Las anécdotas empezaron con mi llegada al aeropuerto de El Alto en una lluviosa noche de octubre de 1973: leí una gran preocupación en el rostro del padre Pascual que acudió a recibirme, preocupación que, como me reveló, no se debía a las consecuencias de mi llegada sobre la “vida” salesiana, sino a si el recién llegado, por su altura, cabía en el colchón que había comprado esa misma tarde.

Mi castellano era limitado, de modo que, a pesar mío, tuve que vivir los primeros meses en Bolivia escuchando más que hablando, obligado a asimilar toda interacción con el extraño mundo exterior hecho de sonidos, expresiones, sabores, ¡olores! y visiones muy diferentes, hasta que una mañana me desperté feliz: ¡había soñado en español!

Durante mi larga carrera universitaria en la UMSA me tocó representar a los docentes en una reunión nacional durante los conflictos suscitados por la reforma tributaria del DS 21060, rechazada tajantemente por las universidades al tiempo que cobraban los mayores ingresos que les asignaba. Ese conflicto esquizofrénico y masoquista empantanaba la reunión, hasta que tomé la palabra para contar una historia que conocía desde mi juventud. Les recordé a los presentes lo que sugería el Manual Victoriano a las jóvenes británicas “en caso de…”, ante toda una casuística de situaciones reales. “En caso de violación” el Manual –cité– aconsejaba luchar con uñas y dientes, defenderse con manos y pies, gritar y pedir auxilio a pleno pulmón, pero, si todo eso no surtía efecto, el consejo era “relajarse y gozarlo”. Esa actitud –concluí–era precisamente la que correspondía a esas alturas. Carcajada general y pronta reacción del rector Guido Capra, que presidía la reunión: “Siguiente punto del orden del día”.

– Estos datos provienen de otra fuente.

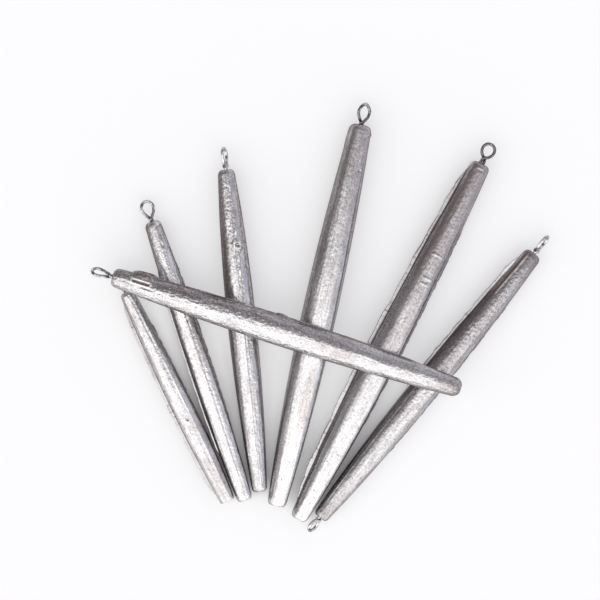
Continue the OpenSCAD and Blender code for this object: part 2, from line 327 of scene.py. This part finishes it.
def bend_eye(name, place, turn, body, neck, drop, point, dullness, height=eye_h):
    """One wire eye, bent from its line and set on its casting. At a turn of 0 it lies flat."""
    line = eye_line(height, neck, drop, point)
    path = bpy.data.meshes.new(name)
    path.from_pydata(line, [(k, k + 1) for k in range(len(line) - 1)], [])
    mesh = grow(name, wire, {"Wire Diameter": wire_d, "Dullness": dullness}, path)
    twist = Matrix.Rotation(math.radians(turn + 90), 4, "Z")
    dress(name + "_wire", mesh, place @ twist, body, name)


# Each eye: how far it is turned about its casting, its neck, its drop, its point and its dullness
eyes = {
    1: (0, 1.7 * mm, 1, 1, 0.2),
    2: (18, 1.4 * mm, 0.8, 1.3, 0.2),
    3: (72, 1.4 * mm, 0.7, 1, 0),
    4: (30, 1.2 * mm, 0.2, 1.6, 0.5),
    5: (0, 2.7 * mm, 0.25, 1, 1),
    6: (74, 1.4 * mm, 0.8, 1, 0),
    7: (58, 1.7 * mm, 0.7, 1, 0.3),
}
for number, (turn, neck, drop, point, dullness) in eyes.items():
    tail, length = lie(f"sinker_{number}_lead")
    head = tail @ Matrix.Translation((0, 0, length))
    bend_eye(f"sinker_{number}_eye", head, turn, f"sinker_{number}", neck, drop, point, dullness)

# The tail eye is turned end over end, so that it points away from the tail
tail, length = lie("sinker_6_lead")
tail_end = tail @ Matrix.Rotation(math.pi, 4, "X")
bend_eye("sinker_6_tail_eye", tail_end, tail_eye_turn, "sinker_6", neck=1.3 * mm, drop=0.1,
         point=0.7, dullness=0, height=tail_eye_h)

# Lead castings. Each is poured in a two-part mould: a long barrel that tapers to a small head
# and tail, with thin flash along the seam. The skin is grainy where the mould was cold, streaked
# along the flow, and dull in patches under a brownish film. Painted shade, painted glints and
# painted highlights are also part of the colour of the lead.
head_round = 2.4 * mm
head_flat_share = 0.5
fin_t = 0.5 * mm
fin_foot_share = 0.62
fin_top_share = 0.42
fin_bare_share = 0.76
narrow_fin_w = 0.3 * mm
wide_fin_w = 0.9 * mm
fin_fullness = 6
back_fin_w = 0.4 * mm
back_fin_from = 0.25
back_fin_to = 0.85
ripple_share = 0.18
ripples = 5
second_ripples = 2.3 * ripples
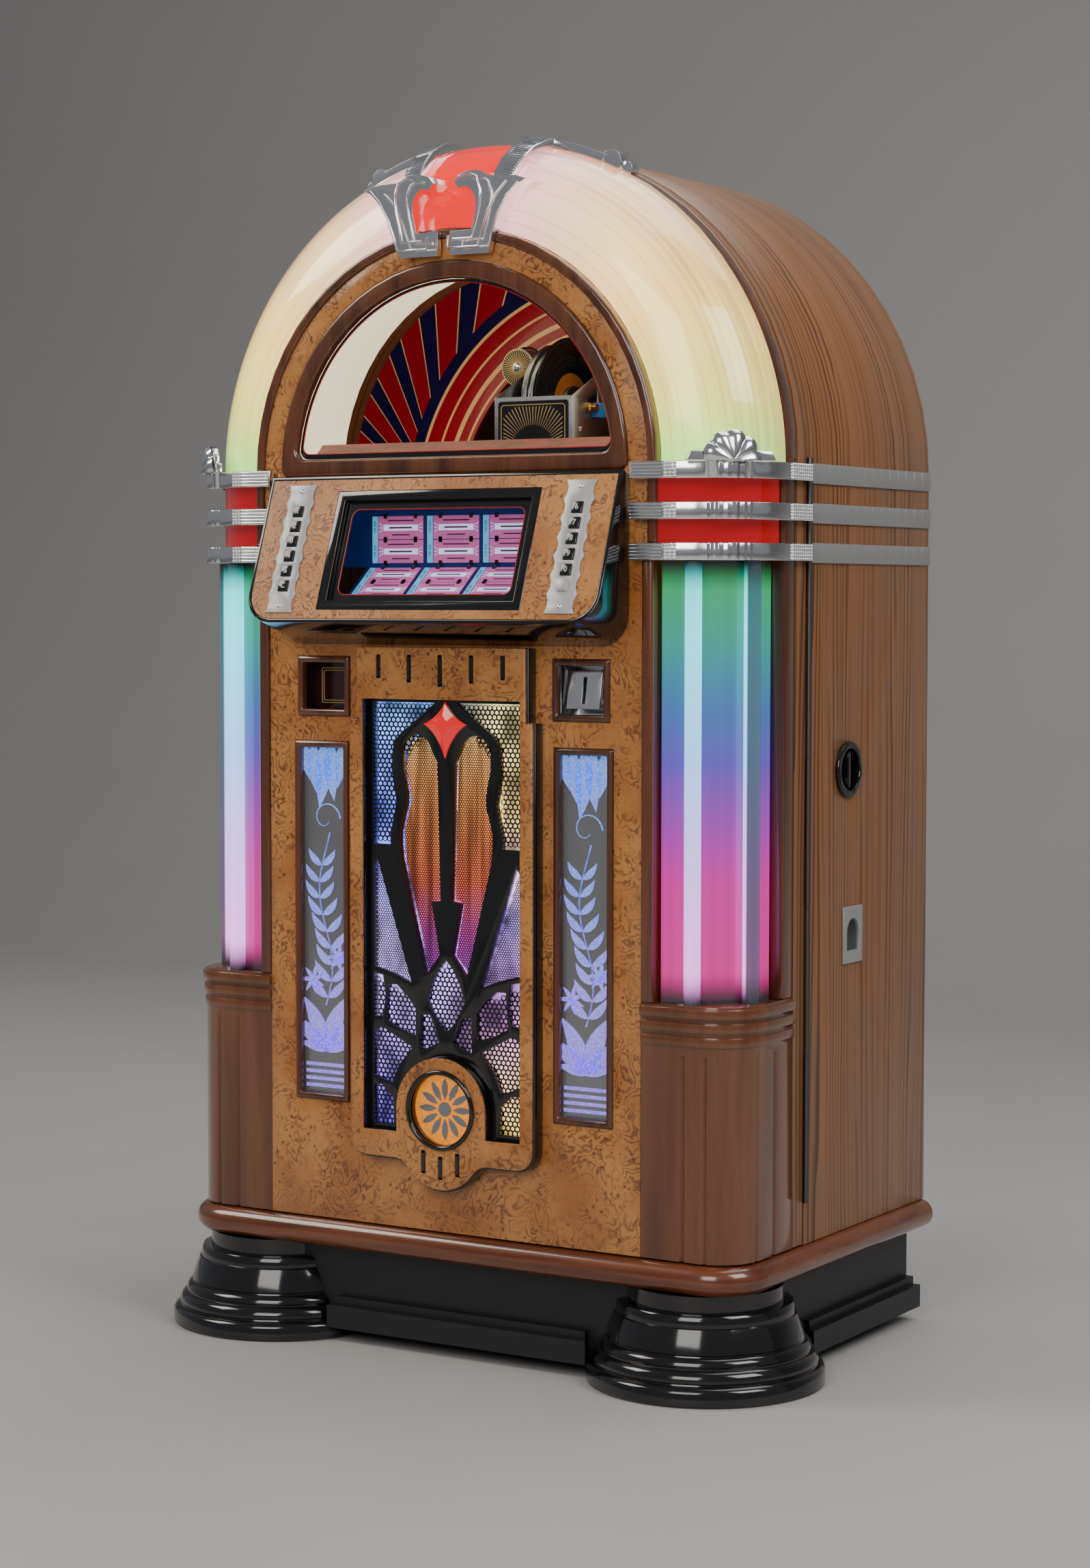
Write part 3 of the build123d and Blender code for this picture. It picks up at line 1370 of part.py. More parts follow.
# Deck that carries the record player, with the low sloping apron seen through the dome glass
deck_rear_depth = magazine_front_depth - deck_clearance
apron_half = 228.0
apron_front_depth = 26.0
apron_run = 28.0
apron_sheet = 6.0
apron_knee_z = 1114.0
apron_top_z = 1141.0
with BuildPart() as mech_deck:
    with BuildSketch(front(deck_rear_depth)):
        with Locations((0, deck_top_z)):
            Rectangle(2 * (half_width - side_wall - seat_gap), deck_board, align=(Align.CENTER, Align.MAX))
    extrude(amount=deck_rear_depth - case_front_depth - 1)
    with BuildSketch(front(case_front_depth + 2)):
        with Locations((0, deck_top_z)):
            Rectangle(2 * apron_half, deck_board, align=(Align.CENTER, Align.MAX))
    extrude(amount=case_front_depth + 2 - apron_front_depth)
    with BuildSketch(side(-apron_half)):
        y = panel_y + apron_front_depth
        Polygon(
            (y, deck_top_z),
            (y, apron_knee_z),
            (y + apron_run, apron_top_z),
            (y + apron_run + apron_sheet, apron_top_z),
            (y + apron_sheet, apron_knee_z),
            (y + apron_sheet, deck_top_z),
            align=None,
        )
    extrude(amount=2 * apron_half)
mech_deck.part.label = "mech_deck"
export_step(mech_deck.part, "parts/mech_deck.step")

# Printed backdrop, with a round opening in front of the magazine wheel
with BuildPart() as backdrop:
    with BuildSketch(front(backdrop_depth + backdrop_thickness)):
        add(arch_outline(half_width - side_wall - 2 * seat_gap, deck_top_z))
        with Locations((record_x, magazine_z)):
            Circle(backdrop_opening, mode=Mode.SUBTRACT)
    extrude(amount=backdrop_thickness)
backdrop.part.label = "backdrop"
export_step(backdrop.part, "parts/backdrop.step")

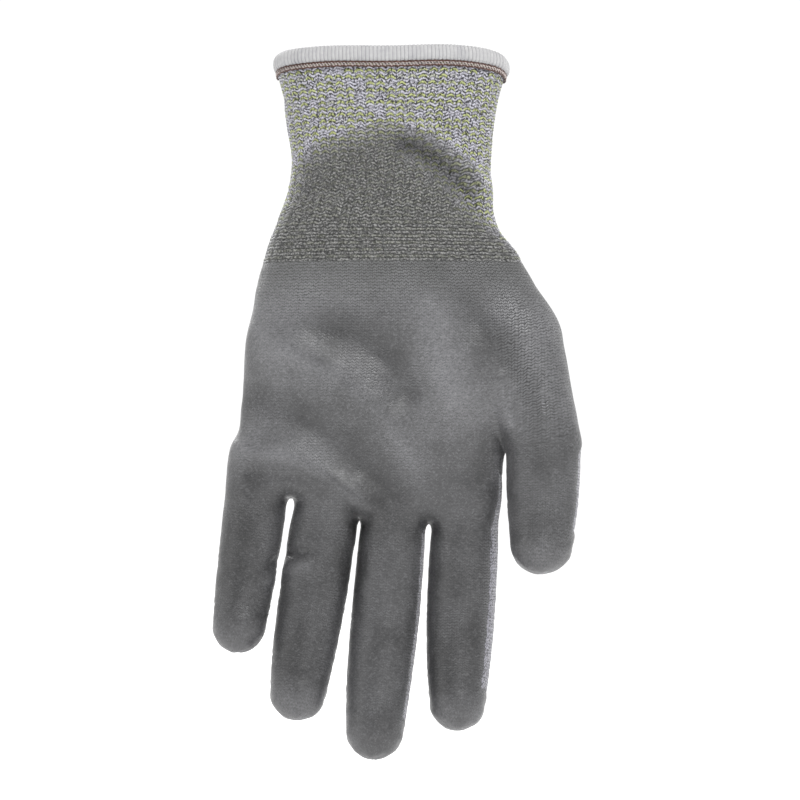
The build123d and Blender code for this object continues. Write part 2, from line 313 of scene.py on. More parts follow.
def round_bar(p, a, b, ra, rb):
    """Distance to a round-ended bar from a to b, of radius ra there and rb here."""
    ba = b - a
    l2, rr = ba @ ba, ra - rb
    a2 = l2 - rr * rr
    pa = p - a
    y = pa @ ba
    z = y - l2
    x2 = np.sum((pa * l2 - ba * y[:, None]) ** 2, axis=1)
    y2, z2 = y * y * l2, z * z * l2
    k = np.sign(rr) * rr * rr * x2
    side = (np.sqrt(x2 * a2 / l2) + y * rr) / l2 - ra
    far, near = np.sqrt(x2 + z2) / l2 - rb, np.sqrt(x2 + y2) / l2 - ra
    return np.where(np.sign(z) * a2 * z2 > k, far, np.where(np.sign(y) * a2 * y2 < k, near, side))


FINGER_JOINTS = ("base", "middle", "tip")
THUMB_ROOT = (43.0, -1.5, -103.0)
DIGITS = [
    Digit("index", FINGER_JOINTS, (11.6, 11.6, 10.6, 9.2), 7, (20, 10.8), -167.5, (-105, 52), 0.6, 0.7),
    Digit("middle", FINGER_JOINTS, (11.2, 11.6, 10.8, 9.4), 7, (20, 10.6), -168.0, (-105, 64), -0.3, 1.4),
    Digit("ring", FINGER_JOINTS, (11.2, 11.4, 10.4, 9.2), 7, (20, 10.6), -166.2, (-100, 92), -0.2, 0.3),
    Digit("little", FINGER_JOINTS, (10.4, 10.0, 9.3, 8.6), 7, (18, 10.2), -158.2, (-105, 100), -0.9, 1.7),
    Digit("thumb", ("base", "tip"), (12.8, 12.1, 10.3), 8, (THUMB_ROOT, 15.8), -141.6, (-100, 78), 0.0, 1.4),
]
FINGERS, THUMB = DIGITS[:4], DIGITS[4]
ROOT_MELT, END_MELT = 4.5, 9.0
THUMB_MELT = np.array(((116, 9.0), (128, 5.5), (136, 2.4), (146, 1.0)))  # by depth below the mouth


def section_at(z):
    """Half width, middle, half depth and roundness of the palm or the cuff at each height."""
    down = -z
    sizes = [smooth_curve(SECTIONS[:, 0], SECTIONS[:, k], down) for k in (1, 2, 3)]
    return (*sizes, np.interp(down, ROUNDNESS[:, 0], ROUNDNESS[:, 1]))


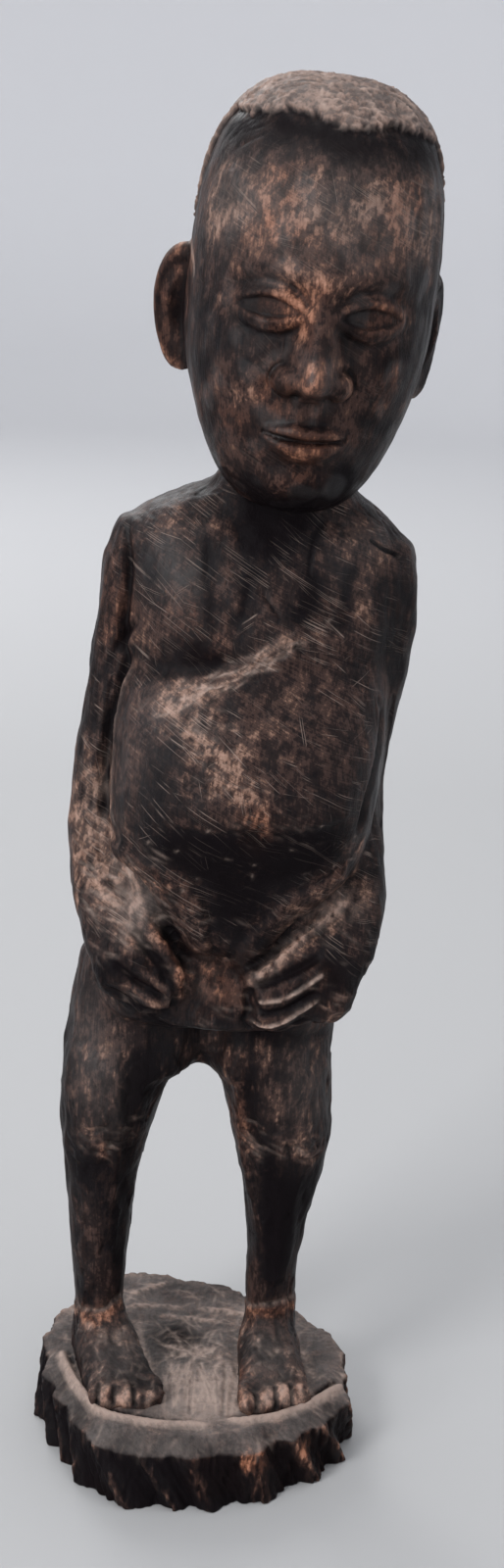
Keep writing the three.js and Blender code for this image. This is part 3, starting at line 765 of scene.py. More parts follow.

Cumpliendo funciones de delegado presidencial, el año 2004 fui enviado por el presidente Carlos Mesa a resolver la toma de un campo petrolero en la región de Cuevo, en el Chaco. Durante todo un día, y ante la estrategia de los pobladores de retener a la comitiva oficial lo más posible en ese lugar descampado, opté por dialogar con humildad y paciencia, sin mostrar apuros. Al final, a la luz de las velas, se firmó un acuerdo y se levantó el bloqueo. Regresando a Camiri, en el coche pude escuchar por radio Fides al padre Eduardo Pérez anunciar la solución del conflicto en cadena nacional, sin ahorrar halagos al delegado presidencial. Sin embargo, pronto mi pecho empezó a deshincharse, a medida que el funcionario de enlace me revelaba la verdadera razón del éxito: mi inconfundible acento les recordaba a los guaraníes del lugar la presencia constructiva de los franciscanos italianos en medio de ellos durante siglos.

Finalmente, por el año 2005, coincidí en abordar un vuelo, como últimos pasajeros, con Evo Morales, por entonces el candidato más cotizado a la presidencia, con quien había compartido, a instancias de Filemón Escobar, mi visión de la temática del gas; función que cumplí desinteresadamente hasta que sus asesores lo convencieran de asumir posiciones más radicales. Con su típico humor propio de una foca, Evo me miró sonriendo y me preguntó: “¿Cómo anda la mafia italiana?”. A lo que le contesté: “Bien, supongo, haciendo negocios con la mafia del Chapare”. Callado y cabizbajo, Evo ingresó al avión.